The company launched the service, which is integrated with Drive, along with an Android app.

Casey Newton Former Senior Writer
Casey Newton writes about Google for CNET, which he joined in 2012 after covering technology for the San Francisco Chronicle. He is really quite tall.
Casey Newton
2 min read
Google Keep went live today.
Google Keep went live today. Screenshot by Casey Newton/CNET
Google unveiled its rumored Keep service today, giving users a new way to create and save notes and integrate them with Google Drive.

The service is live both on the Web and in a new app for Android devices running on 4.0 (Ice Cream Sandwich) and above.

Keep gives Google users a central place to store the information they collect from its various services. People are doing this already in Google Docs -- keeping to-do lists, recipes, and other short snippets of text on individual documents.

Here's how the company put it in a blog post:

"With Keep you can quickly jot ideas down when you think of them and even include checklists and photos to keep track of what's important to you. Your notes are safely stored in Google Drive and synced to all your devices so you can always have them at hand.

Google Keep
Google Keep Google

If it's more convenient to speak than to type, that's fine: Keep transcribes voice memos for you automatically. Also, there's a search function to quickly find specific notes. And when you're finished with a note, you can archive or delete it."

The service will feel familiar to users of Evernote, the note-taking service and self-described "external brain" that has more than 45 million registered users. (Business Insider wasted no time in labeling Keep an "Evernote killer.") Evernote also focuses on making it easy to create and search notes; it has brought its service to an impressive number of platforms.

But Keep has an additional, more Google-y forebear: Google Notebook, which launched in 2006 as a way to collect online research and other notes into a single place. (For a time, Google search results were accompanied by a "Note this" link that would send the search result into Notebook.) The product was in development from 2006 to 2009, but only disappeared completely from Google in June 2012. Existing notebooks were imported into Google Docs.

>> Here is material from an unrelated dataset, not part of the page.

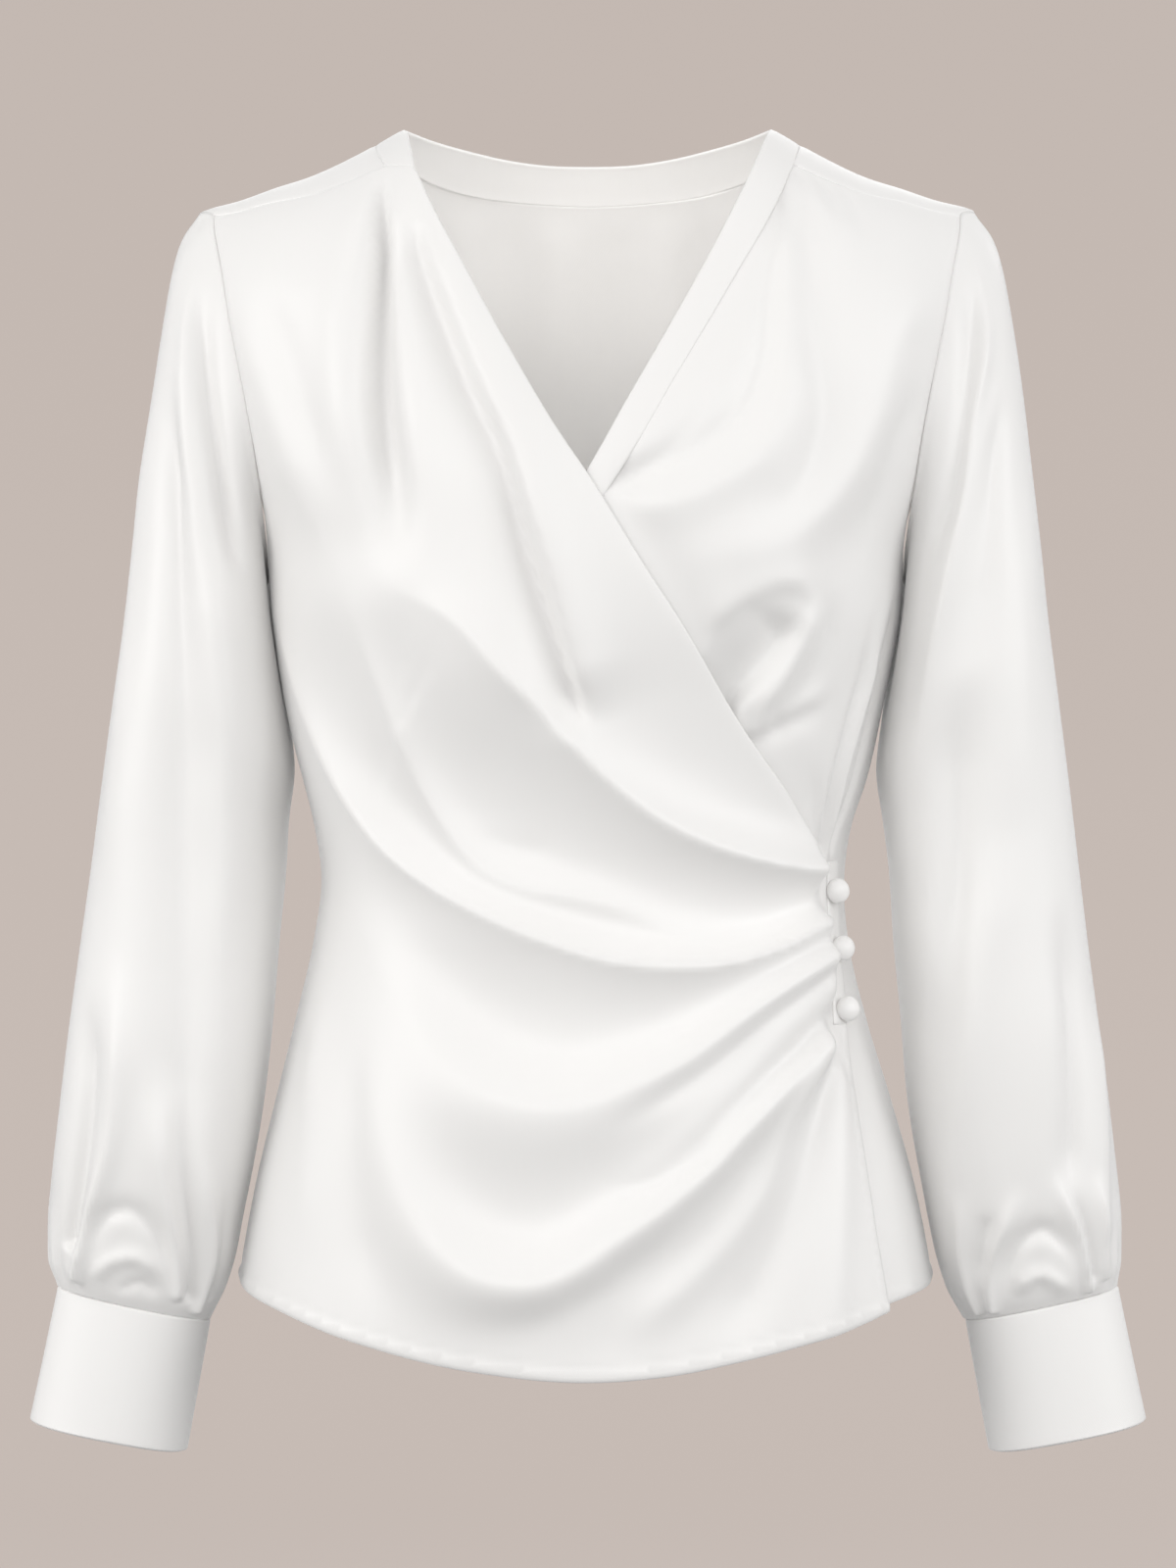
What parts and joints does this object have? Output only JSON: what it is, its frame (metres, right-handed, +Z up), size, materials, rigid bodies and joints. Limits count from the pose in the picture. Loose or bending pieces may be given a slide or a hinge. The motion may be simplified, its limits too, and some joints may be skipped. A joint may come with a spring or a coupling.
{
  "type": "wrap top",
  "caption": "Long-sleeved satin wrap top, hollow as worn, with a draped overlap closed at the side by small covered buttons, a narrow neckband and deep plain cuffs.",
  "frame": {"origin": "middle of the neck at shoulder height, where the wearer's shoulders hold the top up", "axes": "+X to the wearer's left, +Y to the back, +Z up; the front faces -Y"},
  "size_m": [0.5548, 0.2341, 0.6582],
  "materials": {
    "satin": "ivory white satin, soft broad sheen",
    "covered_button": "the same satin drawn tight over a small dome"
  },
  "bodies": {
    "root": {"back": "satin", "front_right": "satin", "front_left": "satin", "neckband": "satin", "placket": "satin", "button_1": "covered_button", "button_2": "covered_button", "button_3": "covered_button", "sleeve_right": "satin", "sleeve_left": "satin", "cuff_right": "satin", "cuff_left": "satin"}
  },
  "joints": []
}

Given Google's ambivalent history with note-taking services, and the recent, high-profile sunsetting of Google Reader, users may be reluctant to record all their information in Keep.

But there is no end of ways Google could integrate Keep into its products, and by making it easy to -- for example -- send over Google Maps directions or snippets from Gmail, the product could build a loyal audience. It also will be interesting to see whether Keep fits into Babble, the rumored integrated communications platform that Google is said to be building. Lots of notable communication takes place in Chat windows, and easy Keep integration could help give it a lift.